What to do | Count lines, not occurrences: give the number of lines holding the word "picture", and nothing besides.

Information provided |

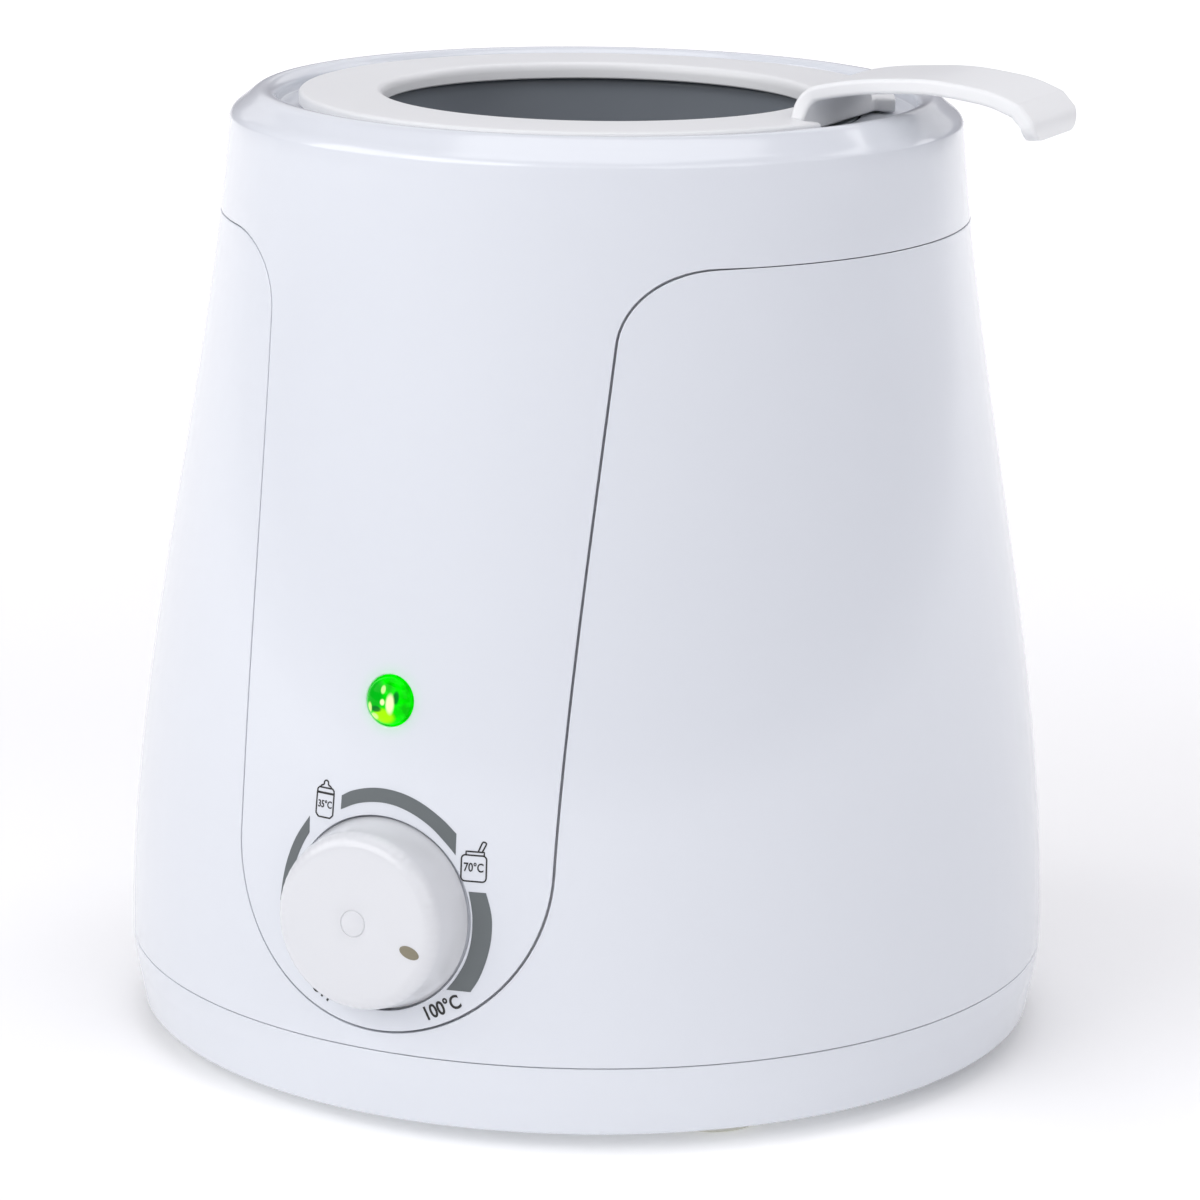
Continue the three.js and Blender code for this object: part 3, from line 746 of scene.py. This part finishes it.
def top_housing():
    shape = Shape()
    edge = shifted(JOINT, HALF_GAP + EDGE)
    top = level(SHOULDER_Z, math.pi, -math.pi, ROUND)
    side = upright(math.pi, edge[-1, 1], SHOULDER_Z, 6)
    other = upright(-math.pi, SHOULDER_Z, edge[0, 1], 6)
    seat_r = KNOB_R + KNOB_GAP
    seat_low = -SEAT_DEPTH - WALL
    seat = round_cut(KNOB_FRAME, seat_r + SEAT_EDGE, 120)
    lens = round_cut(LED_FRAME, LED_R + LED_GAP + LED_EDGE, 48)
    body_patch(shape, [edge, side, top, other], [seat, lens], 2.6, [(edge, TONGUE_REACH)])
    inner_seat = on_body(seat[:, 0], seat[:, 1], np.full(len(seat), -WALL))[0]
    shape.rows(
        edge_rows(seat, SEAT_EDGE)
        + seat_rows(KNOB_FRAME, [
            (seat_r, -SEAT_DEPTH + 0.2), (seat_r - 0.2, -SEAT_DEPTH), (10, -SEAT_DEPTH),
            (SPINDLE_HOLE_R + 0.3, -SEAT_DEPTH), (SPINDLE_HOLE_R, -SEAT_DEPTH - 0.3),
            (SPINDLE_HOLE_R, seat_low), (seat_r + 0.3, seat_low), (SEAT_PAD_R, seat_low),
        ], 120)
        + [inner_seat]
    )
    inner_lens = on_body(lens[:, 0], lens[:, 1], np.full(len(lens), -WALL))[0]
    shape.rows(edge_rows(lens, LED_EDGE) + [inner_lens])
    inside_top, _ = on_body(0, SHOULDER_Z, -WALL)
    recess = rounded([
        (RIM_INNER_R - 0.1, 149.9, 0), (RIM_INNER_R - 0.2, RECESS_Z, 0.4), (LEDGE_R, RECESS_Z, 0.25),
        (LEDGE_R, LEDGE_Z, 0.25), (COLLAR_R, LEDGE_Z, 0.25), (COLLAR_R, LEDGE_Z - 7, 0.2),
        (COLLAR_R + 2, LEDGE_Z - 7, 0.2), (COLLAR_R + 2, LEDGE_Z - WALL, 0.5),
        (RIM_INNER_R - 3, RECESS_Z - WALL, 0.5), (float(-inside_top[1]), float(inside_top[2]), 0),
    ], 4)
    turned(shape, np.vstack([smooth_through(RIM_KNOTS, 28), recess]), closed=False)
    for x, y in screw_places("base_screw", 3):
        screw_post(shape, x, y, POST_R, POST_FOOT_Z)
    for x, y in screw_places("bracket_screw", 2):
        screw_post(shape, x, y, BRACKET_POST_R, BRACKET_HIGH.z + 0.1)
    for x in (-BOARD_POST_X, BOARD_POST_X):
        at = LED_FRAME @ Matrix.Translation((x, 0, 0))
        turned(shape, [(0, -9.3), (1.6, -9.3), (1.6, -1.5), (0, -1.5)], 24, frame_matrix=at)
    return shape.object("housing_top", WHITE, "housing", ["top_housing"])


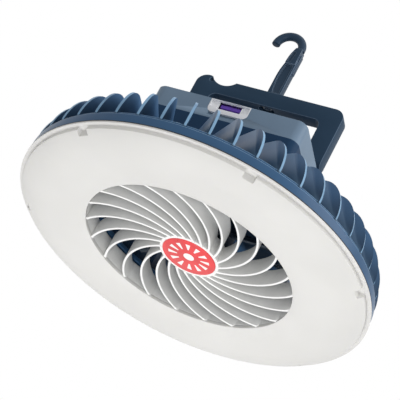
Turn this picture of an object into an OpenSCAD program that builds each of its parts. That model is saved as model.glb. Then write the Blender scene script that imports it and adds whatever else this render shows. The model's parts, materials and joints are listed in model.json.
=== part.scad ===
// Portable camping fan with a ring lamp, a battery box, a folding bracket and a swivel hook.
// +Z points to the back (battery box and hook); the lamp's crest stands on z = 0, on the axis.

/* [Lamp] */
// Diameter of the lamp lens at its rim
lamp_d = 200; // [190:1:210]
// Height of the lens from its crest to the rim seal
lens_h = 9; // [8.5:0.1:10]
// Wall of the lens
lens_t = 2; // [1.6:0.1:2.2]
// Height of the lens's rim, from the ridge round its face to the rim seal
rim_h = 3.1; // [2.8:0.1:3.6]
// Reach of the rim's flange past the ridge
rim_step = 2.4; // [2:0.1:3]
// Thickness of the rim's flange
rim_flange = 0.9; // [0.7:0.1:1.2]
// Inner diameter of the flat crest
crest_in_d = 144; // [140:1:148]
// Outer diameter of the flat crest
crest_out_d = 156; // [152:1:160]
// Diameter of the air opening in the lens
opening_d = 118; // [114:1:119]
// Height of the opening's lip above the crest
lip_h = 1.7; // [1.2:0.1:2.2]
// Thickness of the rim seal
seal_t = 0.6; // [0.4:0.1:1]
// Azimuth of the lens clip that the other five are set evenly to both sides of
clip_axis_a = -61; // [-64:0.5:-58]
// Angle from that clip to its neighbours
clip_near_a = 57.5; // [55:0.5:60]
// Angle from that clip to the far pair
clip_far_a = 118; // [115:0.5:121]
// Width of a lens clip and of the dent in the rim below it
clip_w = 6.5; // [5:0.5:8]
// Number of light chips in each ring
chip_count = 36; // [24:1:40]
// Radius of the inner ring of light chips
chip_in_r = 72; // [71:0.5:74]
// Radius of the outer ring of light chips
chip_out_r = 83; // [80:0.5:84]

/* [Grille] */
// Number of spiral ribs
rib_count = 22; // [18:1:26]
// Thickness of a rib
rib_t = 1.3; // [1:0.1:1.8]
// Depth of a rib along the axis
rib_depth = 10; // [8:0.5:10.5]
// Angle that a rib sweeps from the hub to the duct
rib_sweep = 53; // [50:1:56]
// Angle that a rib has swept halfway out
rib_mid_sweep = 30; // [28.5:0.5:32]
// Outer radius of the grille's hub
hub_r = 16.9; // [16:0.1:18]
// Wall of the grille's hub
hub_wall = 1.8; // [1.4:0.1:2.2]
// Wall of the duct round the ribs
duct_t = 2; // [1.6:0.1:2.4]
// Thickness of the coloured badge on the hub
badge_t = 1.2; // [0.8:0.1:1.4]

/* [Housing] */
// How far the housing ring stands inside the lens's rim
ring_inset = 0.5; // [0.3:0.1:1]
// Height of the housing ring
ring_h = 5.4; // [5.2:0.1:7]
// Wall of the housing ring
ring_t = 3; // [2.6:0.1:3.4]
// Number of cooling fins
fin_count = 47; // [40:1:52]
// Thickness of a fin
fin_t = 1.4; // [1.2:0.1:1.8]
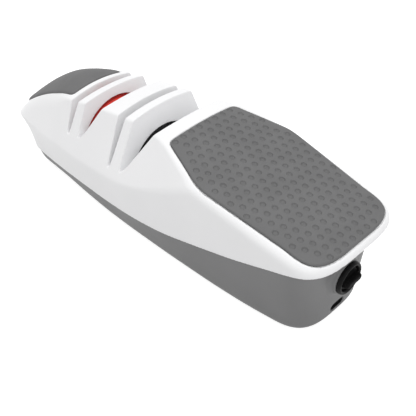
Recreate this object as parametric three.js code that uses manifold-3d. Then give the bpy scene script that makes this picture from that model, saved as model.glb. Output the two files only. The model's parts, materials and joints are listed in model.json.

Completed task | 2